The parliamentary rugby match is an excellent example of grass-roots rugby, demonstrating over the past 20 years that rugby can be enjoyed by people of all ages. I understand that the noble Lord has regularly distinguished himself in those matches, and I wish him and the team well—and every success for England as well.
My Lords, does my noble friend agree that it is a joy to know that the Rugby World Cup is on terrestrial television—unlike the cricket, which suffers from the fact that a whole generation of young people, unless they have Sky, never gets the opportunity to see it on television?
I agree with the noble Baroness. The Rugby World Cup is on ITV; the final is an A-listed event. We all look forward to a strong few weeks of television, and joy, whoever gets through to the final stages.
My Lords, I am sure the noble Baroness made a mistake when she simply referred to supporting England in those matches. The Scots among us, the Welsh and even the Irish will also want her congratulations; I am sure that she will want to give them.
Also, do the excellent plans that the RFU has for those legacy activities extend to women players? The participation figures for young women in rugby are still very poor and they need to be supported.
Of course, I wish Scotland, Wales and Ireland very well as well. When Scotland do extremely well, I will think of the noble Lord, Lord Stevenson, with his fashionable new beard. As noble Lords can imagine, I feel some passion on the subject of women in rugby, as of course does the Minister for Sport, who herself plays football. England women won the 2014 World Cup, and the RFU’s women and girls strategy, launched in September 2014, has built on that.
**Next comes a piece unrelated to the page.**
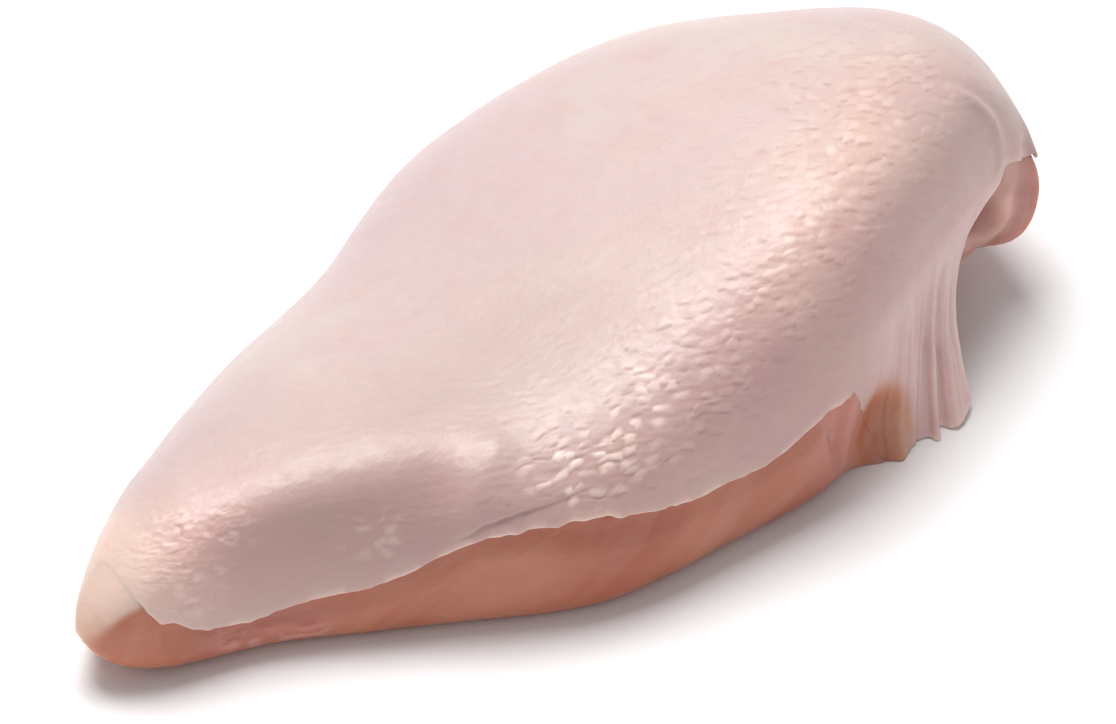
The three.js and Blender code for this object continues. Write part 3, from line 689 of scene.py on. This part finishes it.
        full[key] = np.concatenate([v.ravel(), *([border] * (RIM - 1)), inn.ravel()])
    return make_piece("skin_skin", points + SHIFT, np.concatenate(Q), np.array(T), np.concatenate(UVQ), np.array(UVT), full)


BORDER_FLIP = False
# ------------------------------------------------------------------ flesh
FS, FA, FB, FC = 400, 84, 66, 84      # stations; exposed, covered and under steps


def flesh_piece():
    # stations evenly spaced along the surface, also where the ends close
    t = np.linspace(0, 1, 1601)
    sd = 1e-6 + (1 - 2e-6) * (0.5 - 0.5 * np.cos(math.pi * t))
    probe = flesh_face(sd[:, None], np.array([-0.2, 0.1, 0.4, 0.8, 1.2, 1.8, 2.6, 3.2])[None, :])
    step = np.sqrt((np.linalg.norm(np.diff(probe, axis=0), axis=-1) ** 2).mean(-1))
    c = np.concatenate([[0], np.cumsum(step)])
    s1 = np.interp(np.linspace(0, c[-1], FS + 1), c, sd)
    S = s1[:, None]
    f = lambda r: flesh_face(S, np.where(r > 3.5, r - 4, r))
    near = ring_at(np.minimum(s1, CURTAIN_B), edge_height(np.minimum(s1, CURTAIN_B)))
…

Participation is up by a third, demonstrating a track record of success. Of course there is more to be done, but the RFU is focused on that and it is part of their excellent lead-up and legacy plan.
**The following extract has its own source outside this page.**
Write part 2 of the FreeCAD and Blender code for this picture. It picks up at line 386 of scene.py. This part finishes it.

My Lords, will the Minister encourage the English rugby team to maximise its impact on the grass roots at Twickenham in the match against Wales?
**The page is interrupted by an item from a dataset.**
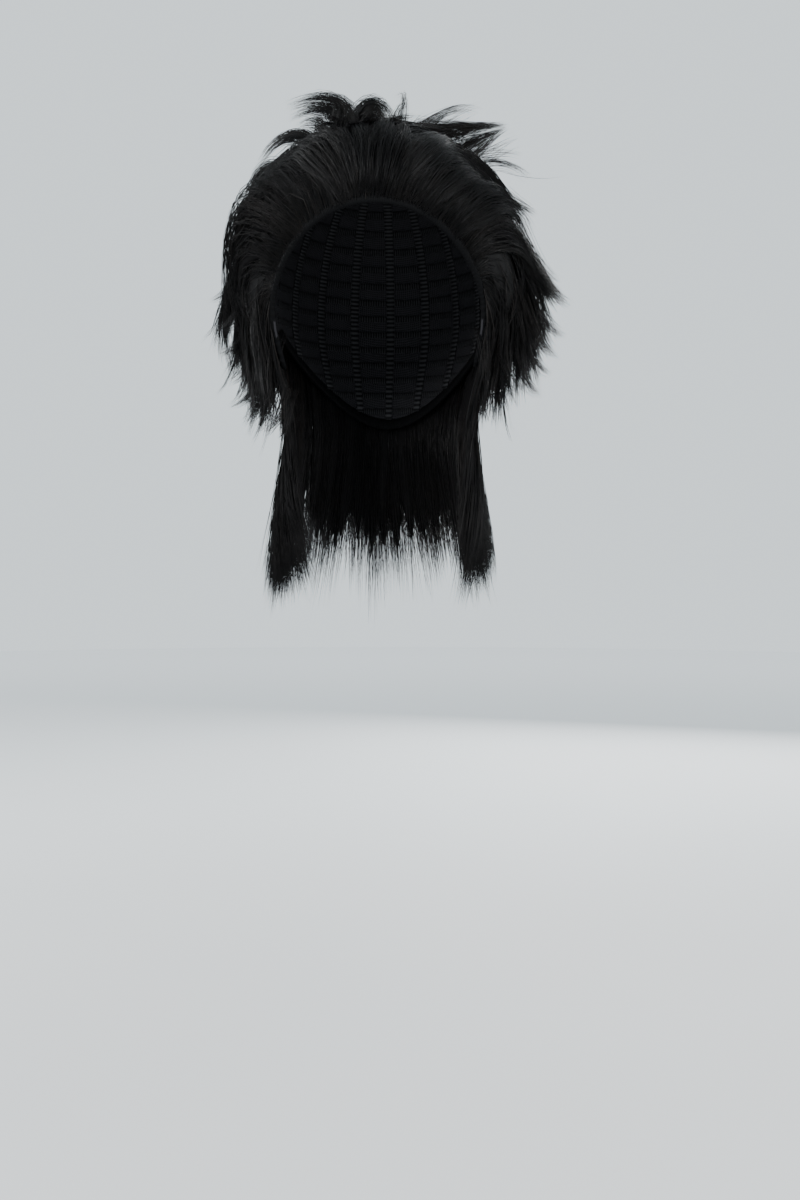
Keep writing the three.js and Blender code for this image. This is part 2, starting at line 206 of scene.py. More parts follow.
class Paint:
    """A material whose shader is fed by name."""

    def __init__(self, name, **constants):
        self.material = bpy.data.materials.new(name)
        self.material.use_nodes = True
        self.tree = self.material.node_tree
        self.shader = self.tree.nodes["Principled BSDF"]
        for socket, value in constants.items():
            self.shader.inputs[socket.replace("_", " ")].default_value = value

    def node(self, kind, settings=None, inputs=None, output=0):
        made = self.tree.nodes.new(kind)
        for key, value in (settings or {}).items():
            setattr(made, key, value)
        for key, value in (inputs or {}).items():
            self.feed(made.inputs[key], value)
        return Wire(self, made.outputs[output])

    def feed(self, socket, value):
        if isinstance(value, Wire):
            self.tree.links.new(value.socket, socket)
        else:
            socket.default_value = value

    def mix(self, share, first, second):
        settings = {"data_type": "RGBA", "clamp_factor": True}
        return self.node("ShaderNodeMix", settings, {"Factor": share, 6: first, 7: second}, 2)

    def noise(self, spot, scale, detail):
        return self.node("ShaderNodeTexNoise", {}, {"Vector": spot, "Scale": scale, "Detail": detail})

    def bump(self, height, strength, distance):
        relief = {"Height": height, "Strength": strength, "Distance": distance}
        self.set("Normal", self.node("ShaderNodeBump", {}, relief))

    def set(self, socket, value):
        self.feed(self.shader.inputs[socket], value)


OBJECT_SPOT = 3  # the output of Texture Coordinate that gives a place on the object itself
print("what a paint can do:", [name for name in vars(Paint) if not name.startswith("_")])

# %% [markdown]
# ## Fibre
# Synthetic hair is nearly black and has a soft shine. One even black would look like moulded rubber. What
# makes it read as hair is that no two fibres are alike, so every hair carries three numbers in an attribute:
# its shade, how far along it a point lies, and how dull it is. Tips are a little paler, as light shines
# through them, and only the least dull hairs have a clear coat, which gives the loose, bright streaks.


# %% Hair material
def hair_paint():
    paint = Paint("hair_fibre", Specular_IOR_Level=0.12, Coat_Roughness=0.20)
    black, umber, tip = (0.0025, 0.0025, 0.0028, 1), (0.0095, 0.0076, 0.0066, 1), (0.0095, 0.0090, 0.0098, 1)
    own = paint.node("ShaderNodeAttribute", {"attribute_name": "strand"})
    shade = paint.node("ShaderNodeSeparateColor", {}, {0: own})
    along, dull = shade.beside(1), shade.beside(2)
    patch = paint.noise(paint.node("ShaderNodeTexCoord", output=OBJECT_SPOT), 28, 2)
    body = paint.mix(shade * shade * patch * 2, black, umber)
    paint.set("Base Color", paint.mix(along * along * 0.35, body, tip))
    paint.set("Roughness", 0.30 + dull * 0.22)
    paint.set("Coat Weight", (1 - dull) ** 6 * 0.9)
    return paint.material


HAIR_FIBRE = hair_paint()
print("hair is drawn with", len(HAIR_FIBRE.node_tree.nodes), "nodes")

# %% [markdown]
# ## The dark inside of a lock
# A real lock is so full of fibres that its inside is in shade. Drawing all of them would take millions of
# faces. A dull body inside each lock gives the same darkness for little more than a hundred, so it has a
# material with hardly any shine.


# %% Core material
def core_paint():
    paint = Paint("lock_core", Specular_IOR_Level=0.02)
    patch = paint.noise(paint.node("ShaderNodeTexCoord", output=OBJECT_SPOT), 160, 3)
    paint.set("Base Color", paint.mix(patch, (0.0038, 0.0038, 0.0041, 1), (0.0080, 0.0075, 0.0076, 1)))
    paint.set("Roughness", 0.8 + patch * 0.2)
    return paint.material


LOCK_CORE = core_paint()
print("cores are drawn with", len(LOCK_CORE.node_tree.nodes), "nodes")

# %% [markdown]
# ## The run of a hair
# A hair leaves its root, rises and falls to its tip. Blender's own hair could be combed by hand, but a run
# that is worked out can be changed with a number. Each lock has a root, a rise and a tip, and its hairs bend
# along the curve that these three pull. To give a hair width, one must know which way is across it. That
# direction is carried on from each point to the next, so that the hair never twists over.


# %% Curves of hairs
CARRIED = 0.4  # how much of the direction across is carried on to the next point
LEAST = 1e-9  # keeps a length of nothing from being divided by


def bend(points, share):
    root, rise, tip = points[:, 0], points[:, 1], points[:, 2]
    share = share[..., None]
    near = root[:, None] + (rise - root)[:, None] * share
    far = rise[:, None] + (tip - rise)[:, None] * share
    return near + (far - near) * share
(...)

My Lords, declaring my interest as a co-chair of the All-Party Group on Ticket Abuse, will my noble friend agree that apart from a home nation—preferably England—winning the World Cup, a good way of maximising the grass-roots impact is to back the RFU and England 2015 in their campaign to stop online operators of secondary markets illegally fleecing supporters of the game? I hope my noble friend will also congratulate the RFU on its patience in waiting on the touchline for the Government to launch their statutory review, which was in the Consumer Rights Act, and has to report by May of next year. When will that inquiry be launched?
I thank my noble friend for his comments about the RFU. Certainly a lot of professional work has been done, which has focused also on fraud, which is important. As I explained to him earlier this week in another part of the House, we are very much on track to start this review, and we hope to make an announcement very soon about the chair and the terms of reference. It will be an important review, which will be able to take into account the successes and the problems that are found with ticketing for this very important Rugby World Cup.
My Lords, is the Minister confident that all disabled rugby fans who wish to attend a World Cup match will find that the facilities in the stadiums are there, appropriate and in sufficient quantity for them to be able to do so?
My Lords, this is an important point. I do not know the answer, but I do know that in our consultation on the strategy for sport we have a theme that is all about safety and well-being. We are looking at that area and of course have debated it in the context of the noble Lord’s Private Member’s Bill. My impression is that the RFU is very alert to this problem, and I will certainly pass on his comments.